Yeah, thanks for the great presentation. You mentioned at the beginning for MapShetty, you can do rest and vector data. I'm just wondering if you could give an example of how you used it for a large vector data set. You mentioned Shapely, so would it be things like intersections, buffers, generalizations? Yeah, for our maps, I mean, it's already a couple of years back,
we used it to generate global contour lines, for example. So, we had a like a global, what was it, 30 meter elevation data and we used this type-based approach to extract the contour lines and write them into a postures database afterwards. But yeah, of course, the vector capabilities
is a little bit limited due to the fact that you're processing tides. So, if you have larger features than a tire, then it gets split up and this is not always what you want, yeah.
Yeah, thank you for this. At the moment, I use, for example, hill shading, gdaldem hill shade, but I saw your example. Is it basically that you support all the parameters that we can use in gdaldem hill shade? Yeah, we don't have access
to the internal gdaldum hill shade implementation. So, I used a Python-based approach, but there you have the, are you referring to the three parameters you need? So, the idea of using? Yeah, of course, there's like the ordinary parameters like azimuth and, but I use some other parameters
like multi-directional compute edges. Well, you can call the hill shade function multiple times with multiple parameters. Okay. You would have to write a custom process for this, but yeah, definitely possible. We do the same. So, we have a custom hill shade on our maps as well
and yeah, I was using the same approach. Thank you, we'll try it out. Yeah.

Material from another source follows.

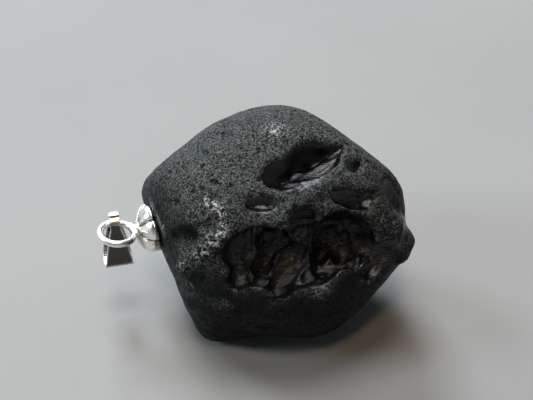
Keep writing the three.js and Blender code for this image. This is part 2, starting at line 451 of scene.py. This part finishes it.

This tile-based approach for data processing seemed really interesting, but for me, it's always the question. So, is there anything to facilitate development of algorithms and data processing pipelines when you have like something that requires
not only local pixel information, but also the neighborhood around or probably some global things that needs to be calculated on the whole image or some larger region so that you have like spillover from one tile to another of data to just to get the result in a single tile? Yeah, that's an excellent question.
I mean, the hill shade example is, is a good example for this. So yeah, we have, I cannot show you. We have a parameter you can define when you define your process pyramid that's called pixel buffer and it would add to every process tile a buffer of this and clip it away afterwards.
I mean, you can use it within reason. I mean, getting the whole image information. Yeah. Theoretically, you have the path of the image somewhere and get it and have to open it in Rasterio and then get the information out of it. But near neighborhood, yeah, it's there. It was, creating the hill shade
was the first use case for this tool, so having the pixel buffer was also one of the first features, yeah. I would have a question. I found interesting that you used this OGC API processes.
So just out of interest, are you satisfied with the standard and the stuff you did differently? Would you suggest it to add this to the standard? We added one thing for us, which was the posting of processes, which was not really that, the ideas were there like two years ago,
but there was not a specification for this. I heard that, meanwhile, it is there. I have to review this, but this was the major deviation we had from this. All right.
Okay, then thanks again, Joachim. So a warm applause for him. Thanks. Thanks.